Consider the following variation of the Functional F(x,y,y')
$\displaystyle F(x,y+\epsilon\eta ,y+\epsilon\eta')$,
where $\displaystyle \eta$ is an arbitrary function of x. Then, to first order variation (MacLaurens Series):
$\displaystyle \delta F= F_{y}\epsilon\eta+ F_{y}\epsilon\eta' $\\

If $\displaystyle J(y)=\int_{a}^{b}F(x,y,y')dx$
$\displaystyle \delta J(y) =\int_{a}^{b}(F_{y}-\frac{\mathrm{d} }{\mathrm{d} x}F_{y}')\epsilon\eta dx$
after integration by parts.

At an extremum, $\displaystyle \delta J(y)$ = 0:
$\displaystyle \int_{a}^{b}(F_{y}-\frac{\mathrm{d} }{\mathrm{d} x}F_{y}')\epsilon\eta dx=0 \rightarrow (F_{y}-\frac{\mathrm{d} }{\mathrm{d} x}F_{y}')=0$
because $\displaystyle \eta$ arbitary requires coefficient of $\displaystyle \eta$ to be zero because otherwise you could make integral positive by suitable choice of $\displaystyle \eta$.

Finally
$\displaystyle (F_{y}-\frac{\mathrm{d} }{\mathrm{d} x}F_{y}')\equiv \frac{\delta J}{\delta y}$
is called (not defined as) the functional derivative of J(y), presumably as a matter of semantics so you can say you have an extremum of J when the fractional derivative of J is zero.

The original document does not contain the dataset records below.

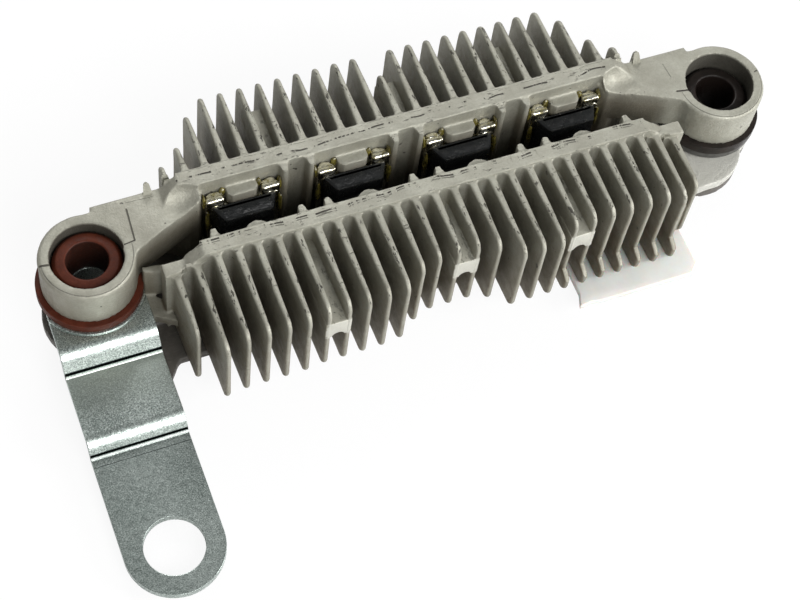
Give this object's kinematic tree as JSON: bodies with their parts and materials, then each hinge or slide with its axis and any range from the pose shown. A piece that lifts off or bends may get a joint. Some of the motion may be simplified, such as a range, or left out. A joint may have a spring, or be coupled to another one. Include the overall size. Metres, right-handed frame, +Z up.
{
  "type": "bridge rectifier",
  "caption": "Alternator bridge rectifier: facing finned cast heat sinks with resin diode modules between, bushed bosses and a joggled strap terminal",
  "frame": {"origin": "midway between the two mounting boss axes, on the seat plane under the bosses", "axes": "+X along the row of fins from the strap to the black bush, +Y towards the back heat sink, +Z up out of the mounting bosses"},
  "size_m": [0.1225, 0.0712, 0.0207],
  "materials": {
    "cast_aluminium": "as cast, matt",
    "red_phenolic": "moulded, satin",
    "black_phenolic": "moulded, satin",
    "washer_grey": "satin",
    "zinc_steel": "zinc plated",
    "carrier_plastic": "moulded, matt",
    "nylon": "translucent",
    "resin": "cast resin, glossy",
    "tinned_copper": "tinned",
    "rivet_steel": "bright"
  },
  "bodies": {
    "root": {"back_heat_sink": "cast_aluminium", "front_heat_sink": "cast_aluminium", "left_bush": "red_phenolic", "right_bush": "black_phenolic", "spacer_washer": "washer_grey", "strap_terminal": "zinc_steel", "carrier": "carrier_plastic", "insulating_plate": "nylon", "module_1_body": "resin", "module_1_back_plate": "tinned_copper", "module_1_front_plate": "tinned_copper", "module_1_lead": "tinned_copper", "ac_terminal_1": "tinned_copper", "rivet_1": "rivet_steel", "module_2_body": "resin", "module_2_back_plate": "tinned_copper", "module_2_front_plate": "tinned_copper", "module_2_lead": "tinned_copper", "ac_terminal_2": "tinned_copper", "rivet_2": "rivet_steel", "module_3_body": "resin", "module_3_back_plate": "tinned_copper", "module_3_front_plate": "tinned_copper", "module_3_lead": "tinned_copper", "ac_terminal_3": "tinned_copper", "rivet_3": "rivet_steel", "module_4_body": "resin", "module_4_back_plate": "tinned_copper", "module_4_front_plate": "tinned_copper", "module_4_lead": "tinned_copper", "ac_terminal_4": "tinned_copper", "rivet_4": "rivet_steel"}
  },
  "joints": []
}
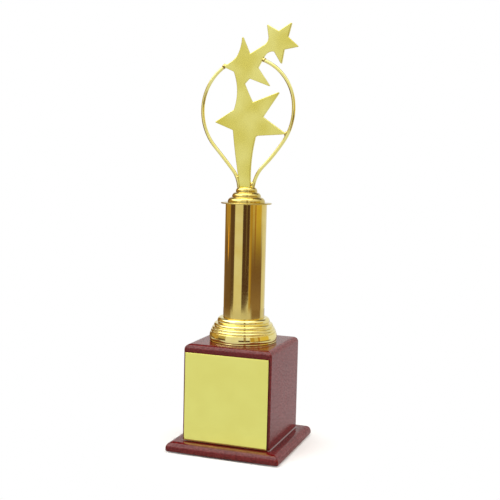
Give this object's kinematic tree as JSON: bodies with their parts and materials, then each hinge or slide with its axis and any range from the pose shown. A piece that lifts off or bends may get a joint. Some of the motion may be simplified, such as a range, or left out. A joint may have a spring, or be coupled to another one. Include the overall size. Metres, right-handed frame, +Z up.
{
  "type": "star trophy",
  "caption": "Award trophy: joined stars between bent rods on a gold tube column, with a lacquered wooden block base and blank engraving plate.",
  "frame": {"origin": "centre of the underside, on the surface that the trophy stands on", "axes": "+Z up along the column; the front with the engraving plate faces -Y; +X to the right seen from the front"},
  "size_m": [0.1074, 0.1074, 0.3869],
  "materials": {
    "lacquered_wood": "dark red-brown gloss lacquer over fine wood grain",
    "raw_wood": "plain sawn wood",
    "lacquer_bead": "set glue and lacquer",
    "felt": "dark felt",
    "plate_gold": "bright lacquered brass sheet with a polished bevel",
    "polished_gold": "mirror-bright gold plating",
    "column_gold": "mirror-bright gold tube",
    "satin_gold": "soft satin gold plating with polished edges",
    "rod_gold": "polished gold wire",
    "solder": "gold-plated solder",
    "plain_brass": "turned brass",
    "zinc_steel": "zinc plated",
    "plug_plastic": "moulded plastic",
    "tape": "foam adhesive tape"
  },
  "bodies": {
    "root": {"base_felt": "felt", "plinth_board": "lacquered_wood", "plinth_screws": "zinc_steel", "corner_glue_blocks": "raw_wood", "block_front_panel": "lacquered_wood", "block_right_panel": "lacquered_wood", "block_back_panel": "lacquered_wood", "block_left_panel": "lacquered_wood", "block_top_board": "lacquered_wood", "lacquer_fillet": "lacquer_bead", "engraving_plate": "plate_gold", "plate_tape_strips": "tape", "lower_collar": "polished_gold", "column_tube": "column_gold", "column_lower_plug": "plug_plastic", "column_upper_plug": "plug_plastic", "top_flange_disc": "polished_gold", "upper_riser": "polished_gold", "star_figure": "satin_gold", "left_loop_rod": "rod_gold", "right_loop_rod": "rod_gold", "solder_beads": "solder", "figure_boss": "plain_brass", "boss_pin": "zinc_steel", "tie_rod": "zinc_steel", "tie_rod_washer": "zinc_steel", "tie_rod_nut": "zinc_steel"}
  },
  "joints": []
}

Other than this semantic device, there is no such thing as the functional "derivative" of J. You can logically speak of the derivative of the functional J(y), which was the subject of this thread previous to the jargon attack. Further jargon attacks will be ignored- hunting them down is too much work.

Last edited by zylo; November 12th, 2018 at 11:16 AM.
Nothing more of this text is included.